Streamer fishing rewards anglers who commit to movement, aggression, and reading water from a predator’s perspective rather than a prey’s. It’s the technique most likely to produce the largest trout in any given water, and the least likely to produce consistent action if you’re treating it as an afterthought. Twenty years in, I still consider it the discipline I’ve practiced longest and understood least.

This is a technique that punishes passive fishing more than any other method in the trout angler’s toolkit. If you want to understand the full range of fly fishing approaches, the Techniques & Methods hub is a good place to get oriented. What follows covers the mechanics, the mindset, and the resources that can accelerate your learning curve on streamers.

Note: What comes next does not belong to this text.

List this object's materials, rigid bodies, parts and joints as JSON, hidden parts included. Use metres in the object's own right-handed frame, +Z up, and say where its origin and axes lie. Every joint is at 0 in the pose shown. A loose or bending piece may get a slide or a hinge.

What Streamers Actually Imitate

Streamers are subsurface flies tied to represent larger food items, primarily baitfish, leeches, crayfish, and large aquatic invertebrates. Most productive streamer fishing targets the opportunistic aggression of large trout rather than matching any specific hatch. A big brown trout holding behind a boulder in the lower Arkansas isn’t waiting for the evening caddis. It’s looking for a meal worth the energy expenditure.

That distinction matters because it changes everything about how you fish. You’re not trying to fool a fish into thinking your fly is exactly like what it has been eating. You’re triggering a territorial response, a predatory strike, or a reaction to sudden movement. The difference in mental framing produces very different presentations.

Reading Water for Streamer Fishing

Where Big Trout Hold

Big fish are lazy fish. They hold in positions that maximize food delivery while minimizing the energy required to stay there. On the Arkansas near Salida, that means the seam between fast and slow water just downstream of any significant structure, the inside bend where current slows but still carries food, and deep slots adjacent to shallower riffles.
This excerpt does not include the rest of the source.